> **STATED EXERCISE**: Give back, exactly as written, the lines from the beginning of the listing through the one that contains "comes to rest.".

> **PROVIDED ENTRIES**:
• • • • • • •

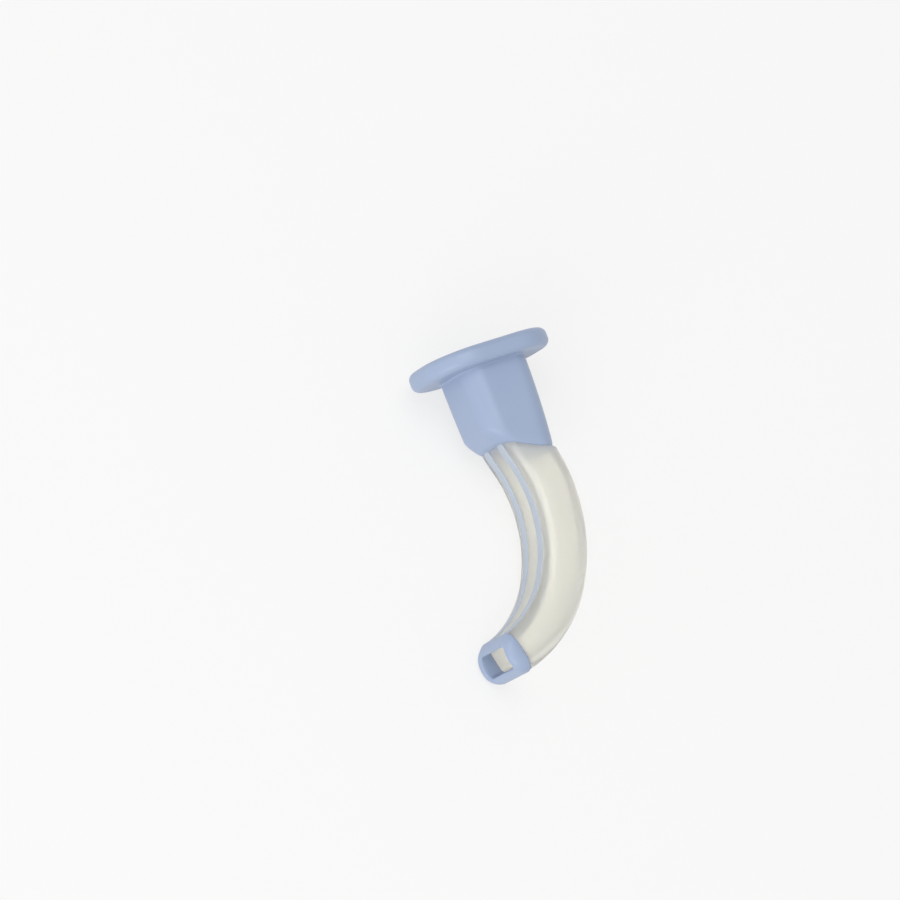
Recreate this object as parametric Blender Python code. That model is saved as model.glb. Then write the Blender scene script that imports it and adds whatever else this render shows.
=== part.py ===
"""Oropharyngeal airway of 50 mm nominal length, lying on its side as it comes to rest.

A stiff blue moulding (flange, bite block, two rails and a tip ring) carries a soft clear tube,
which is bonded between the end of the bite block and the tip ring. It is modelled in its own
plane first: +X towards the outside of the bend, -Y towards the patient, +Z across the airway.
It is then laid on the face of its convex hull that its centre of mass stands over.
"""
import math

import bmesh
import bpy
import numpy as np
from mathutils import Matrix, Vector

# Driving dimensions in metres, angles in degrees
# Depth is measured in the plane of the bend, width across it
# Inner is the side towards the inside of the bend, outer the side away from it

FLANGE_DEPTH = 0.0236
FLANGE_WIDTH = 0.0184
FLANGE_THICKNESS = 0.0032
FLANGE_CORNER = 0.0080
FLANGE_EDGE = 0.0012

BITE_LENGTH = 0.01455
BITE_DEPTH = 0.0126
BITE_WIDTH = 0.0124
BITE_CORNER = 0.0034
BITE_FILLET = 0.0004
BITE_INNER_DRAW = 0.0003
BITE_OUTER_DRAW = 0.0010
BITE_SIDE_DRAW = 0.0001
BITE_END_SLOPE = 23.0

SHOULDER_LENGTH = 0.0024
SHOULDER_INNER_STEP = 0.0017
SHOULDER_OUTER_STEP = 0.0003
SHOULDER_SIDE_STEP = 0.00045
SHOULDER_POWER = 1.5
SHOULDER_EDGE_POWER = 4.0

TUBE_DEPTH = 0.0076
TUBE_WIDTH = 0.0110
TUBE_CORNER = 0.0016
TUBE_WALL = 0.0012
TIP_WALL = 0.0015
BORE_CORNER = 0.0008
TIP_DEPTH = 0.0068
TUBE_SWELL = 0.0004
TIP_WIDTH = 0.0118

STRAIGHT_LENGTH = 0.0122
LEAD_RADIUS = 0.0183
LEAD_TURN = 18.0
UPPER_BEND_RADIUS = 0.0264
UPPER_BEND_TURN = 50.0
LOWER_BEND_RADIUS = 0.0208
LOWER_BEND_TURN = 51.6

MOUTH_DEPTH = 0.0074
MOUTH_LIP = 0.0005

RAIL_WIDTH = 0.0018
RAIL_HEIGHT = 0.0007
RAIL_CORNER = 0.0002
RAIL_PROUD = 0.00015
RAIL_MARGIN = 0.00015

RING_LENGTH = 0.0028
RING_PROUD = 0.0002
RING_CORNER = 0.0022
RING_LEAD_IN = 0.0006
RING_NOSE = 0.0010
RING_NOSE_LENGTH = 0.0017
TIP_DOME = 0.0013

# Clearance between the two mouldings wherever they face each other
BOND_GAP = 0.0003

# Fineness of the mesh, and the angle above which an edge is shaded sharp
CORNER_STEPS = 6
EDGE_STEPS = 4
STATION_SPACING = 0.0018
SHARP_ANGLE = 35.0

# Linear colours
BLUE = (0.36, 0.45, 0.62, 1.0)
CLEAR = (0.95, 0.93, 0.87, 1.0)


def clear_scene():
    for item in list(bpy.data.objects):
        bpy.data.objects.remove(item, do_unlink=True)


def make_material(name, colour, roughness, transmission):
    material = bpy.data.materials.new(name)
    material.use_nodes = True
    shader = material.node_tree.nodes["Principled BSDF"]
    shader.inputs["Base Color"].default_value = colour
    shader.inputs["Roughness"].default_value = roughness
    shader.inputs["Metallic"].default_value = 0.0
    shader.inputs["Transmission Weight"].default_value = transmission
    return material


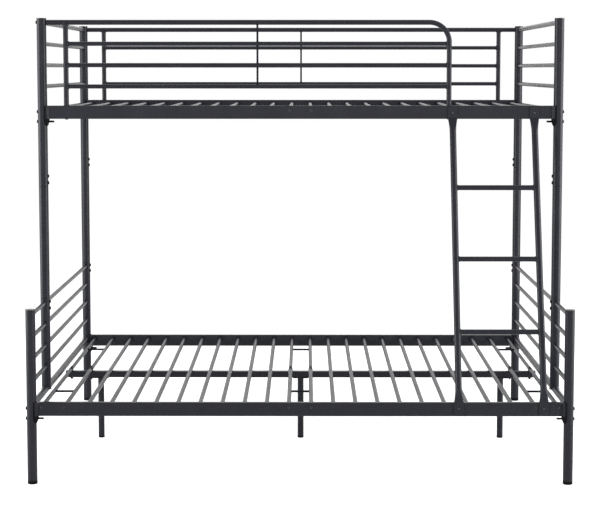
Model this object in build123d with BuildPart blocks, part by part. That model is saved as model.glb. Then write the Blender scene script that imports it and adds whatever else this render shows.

• • • • • • •

> **THE ANSWER**:
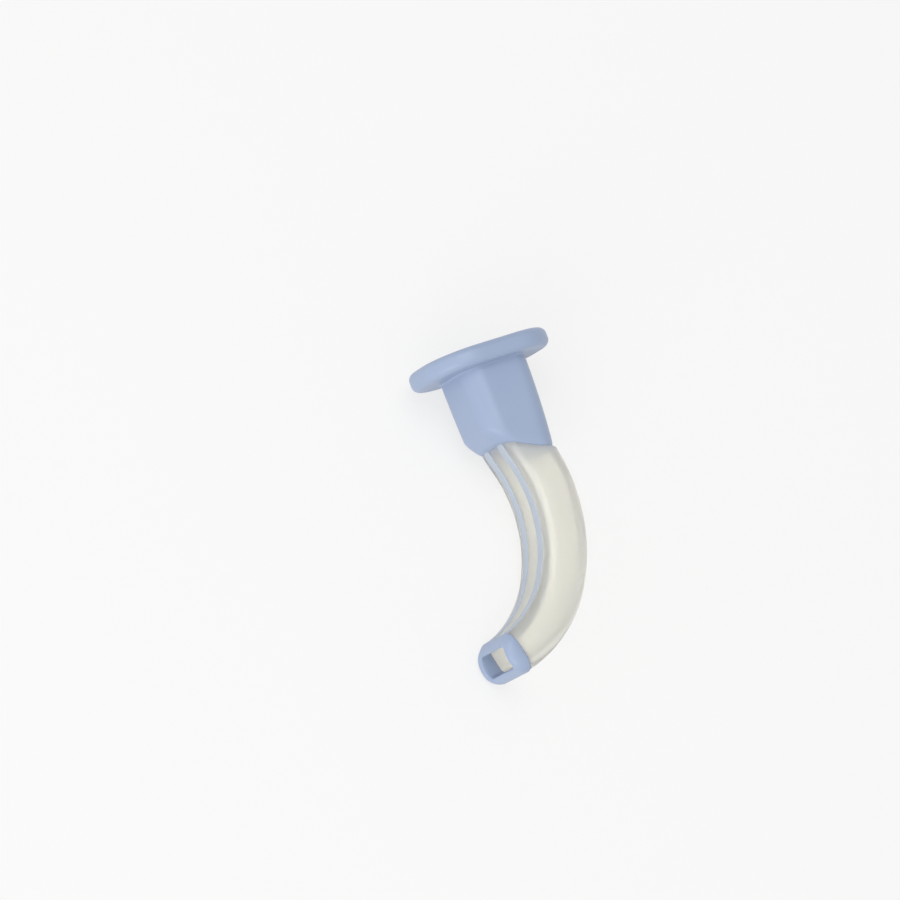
Recreate this object as parametric Blender Python code. That model is saved as model.glb. Then write the Blender scene script that imports it and adds whatever else this render shows.
=== part.py ===
"""Oropharyngeal airway of 50 mm nominal length, lying on its side as it comes to rest.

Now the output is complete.